Optimistic Rebellion

Through art, Matthew Stone believes in the power to create social change

Story by Ken Miller / Photography by Derrick Santin

Matthew Stone

And the winner for best blog title goes to . . . Matthew Stone! As declarations of purpose go, the 25-year-old British artist’s “Optimism as Cultural Rebellion” trumps even “Change We Can Believe In” for its Obama-esque positivism. This slightly demented messianic tone is what sets Stone’s work apart, a refreshing respite from the snide ironies of so many of the Young British Artists who have stormed our shores over the last decade. (Then again, soulless irony is apparently still a valuable art market commodity, based on Damien Hirst’s sales figures.)

What makes Stone’s slogan so powerful is that he’s not kidding. He’s not totally serious, either, but he’s not joking when he talks about the power of art to create social movements. As he puts it, “Sometimes you have to pretend to do something in order to really do it.” His first brush with notoriety came from a series of bacchanalian events he staged in London galleries — orgiastic public spectacles that seemed totally at odds with the glum times we live in. Titles such as “The Songs of the Spheres in the Palm of Your Hand” hinted at his messianic ambitions. It was almost as if he was saying, “Hey, remember when you thought life was great and filled with possibility? Well, let’s make it happen!” It’s a balance between the ridiculous and revelatory that Stone describes as being “part show man and part shaman.” Anyone watching a gallery full of half-naked hipsters writhe around on top of each other wasn’t going to quibble over the distinction.

Stone’s early, energetically sloppy art events were part of the ‘new rave’ movement taking London by storm, and he quickly gained attention as a member of the !WOWOW! collective of artists and designers. But it took a minute for people to realize he was more than the DJ for Gareth Pugh’s outre fashion shows, and Stone’s art world cred is a fairly recent development. As of a year ago, he was still living rent free in a squat in London — though he gladly admits it was pretty nice as far as illegal living situations go. More importantly, living on the cheap allowed Stone an undefined sense of ambition rare in most hyper-critiqued art school grads.

Because of that untamed ambition, part of the early confusion with Stone’s work has been figuring out just what exactly his art consists of. His exhibitions have featured lovely Caravaggio-esque photos on the walls, but the photos often seem to be documents of past events. And the photographic exhibitions were more often than not used as launching pads for new and more spectacular events, sometimes involving hundreds of participants. In some ways, the frenzy around his work felt more like the intended artwork than some static images printed on paper.
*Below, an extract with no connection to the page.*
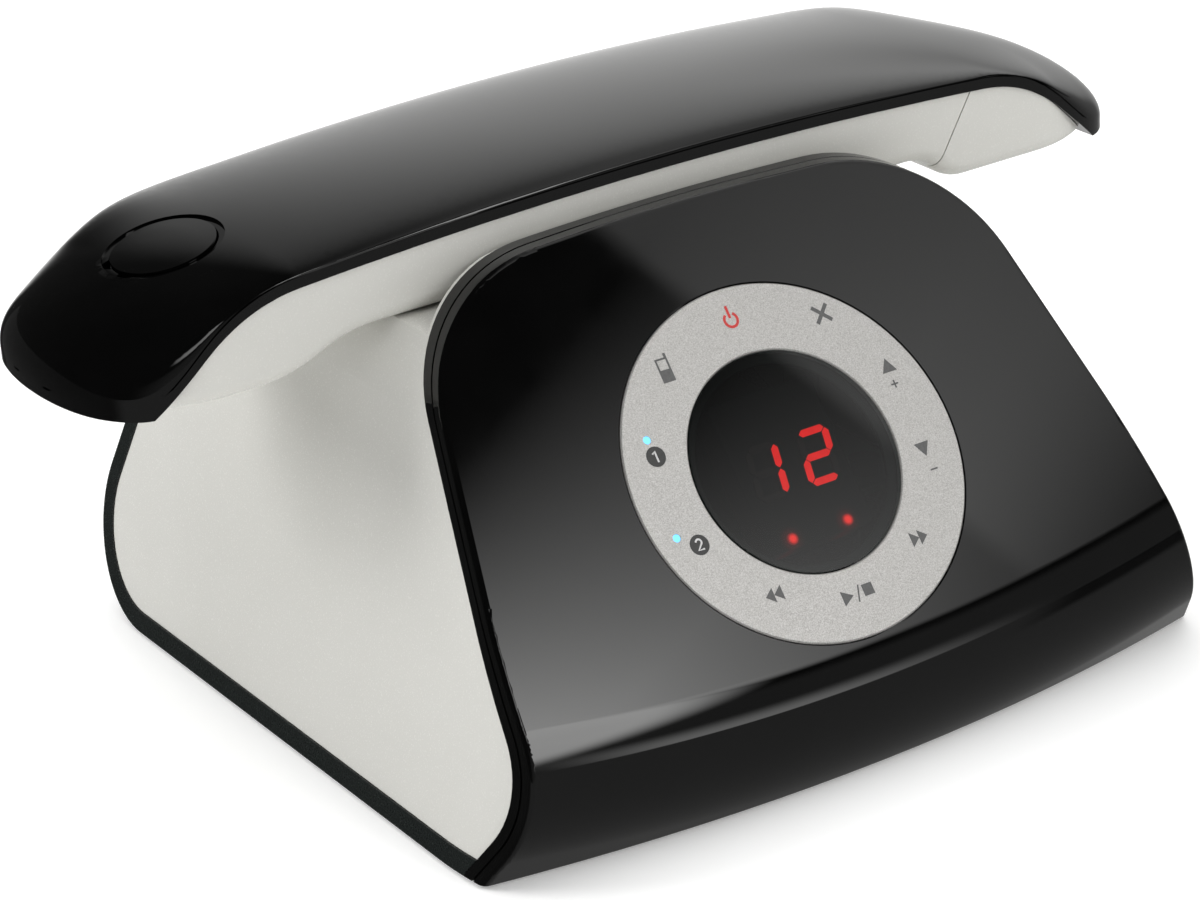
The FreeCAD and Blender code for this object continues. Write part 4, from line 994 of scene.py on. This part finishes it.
lamp_edge = room.math("MINIMUM", azimuth * LAMP_CLIMB - LAMP_DROP, LAMP_FOOT)
lamp_level = elevation.ramp(*LAMP_TOP, smooth=False) * (elevation - lamp_edge).ramp(*FOOT_BLUR)
lamp_aside = room.math("MAXIMUM", (azimuth - LAMP_AZIMUTH) / LAMP_RIGHT,
                       (LAMP_AZIMUTH - azimuth) / LAMP_LEFT)
lamp_fade = room.math("EXPONENT", -lamp_aside)
lamp = lamp_fade * lamp_level * azimuth.ramp(*LAMP_START) * LAMP_STRENGTH

band = elevation.ramp(*BAND_TOP) * azimuth.ramp(*BAND_RIGHT) * azimuth.ramp(*BAND_LEFT)
wall_foot = elevation.ramp(*WALL_TOP_EDGE) * WALL_STRENGTH * azimuth.ramp(*WALL_RIGHT)
skirting = wall_foot * azimuth.ramp(*WALL_LEFT) + band * BAND_STRENGTH
left_box = soft_spot(*LEFT_BOX) * BOX_STRENGTH
above_floor = screen + lamp + skirting + left_box + DIM_ROOM
print("lamp hung at azimuth", LAMP_AZIMUTH)

# %% [markdown]
# ## Mirrored floor
# Below the horizon the gloss shows a dim floor, darker on the far left and in one corner at the
# front right. A real floor would mirror the object as well, and this one needs no second object.
# The line between floor and wall is hard in front and lost behind on the right. The camera itself
# sees plain white past the paper's end, whatever the gloss shows.

# %% Mirrored floor
HORIZON, HORIZON_LOST = (4.4, 4.8), (105, 118)                   # elevations, azimuths
CORNER_LEFT, CORNER_RIGHT, CORNER_TOP = (36.5, 39.5), (60, 50), (-8, -2)
FAR_LEFT = (-60, -85)                                            # azimuths
FLOOR_STRENGTH, DARKER_BY = 0.29, 0.22
CAMERA_RAY = 0                                                   # output of Light Path

corner = azimuth.ramp(*CORNER_LEFT) * azimuth.ramp(*CORNER_RIGHT) * elevation.ramp(*CORNER_TOP)
dark_floor = FLOOR_STRENGTH - corner * DARKER_BY - azimuth.ramp(*FAR_LEFT) * DARKER_BY
is_up = room.math("MAXIMUM", elevation.ramp(*HORIZON, smooth=False), azimuth.ramp(*HORIZON_LOST))
mirrored = is_up * above_floor + (1 - is_up) * dark_floor
seen_directly = room.node("ShaderNodeLightPath", {}, {}, CAMERA_RAY)
brightness = seen_directly + (1 - seen_directly) * mirrored
backdrop = world.node_tree.nodes["Background"]
world.node_tree.links.new(brightness.socket, backdrop.inputs["Strength"])
backdrop.inputs["Color"].default_value = (1.0, 1.0, 0.99, 1)
print("room made with", len(world.node_tree.nodes), "nodes")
As Stone says, the idea was to use the gallery to create “a hangout where things blur and people don’t realize they’ve become a part of it.” The fuzzy, overly intense ambiance of the exhibitions felt as if he was trying to take the decadent vibe of his early club kid days and somehow make it real and permanent — creating a space where it is 5 a.m. forever, a permanent moment when you are too buzzed and ecstatic to really think straight, but the world seems both overwhelmingly exhausting and filled with infinite possibilities.

Stone has recently begun exhibiting sculptures made of naturally-occurring fools gold over-layed with his photographs of writhing pale bodies, so that the limbs become discombobulated and fractured. This fall, he exhibited the work on the roof of a car park outside London, a venue that had the added appeal of opening the work up to the sky, which felt so much nicer than letting it sit around a boring old gallery. Set in the bleakly post-industrial environment, the pieces seem to writhe and twist as they reach towards the sky. Maybe we’ll still get there yet.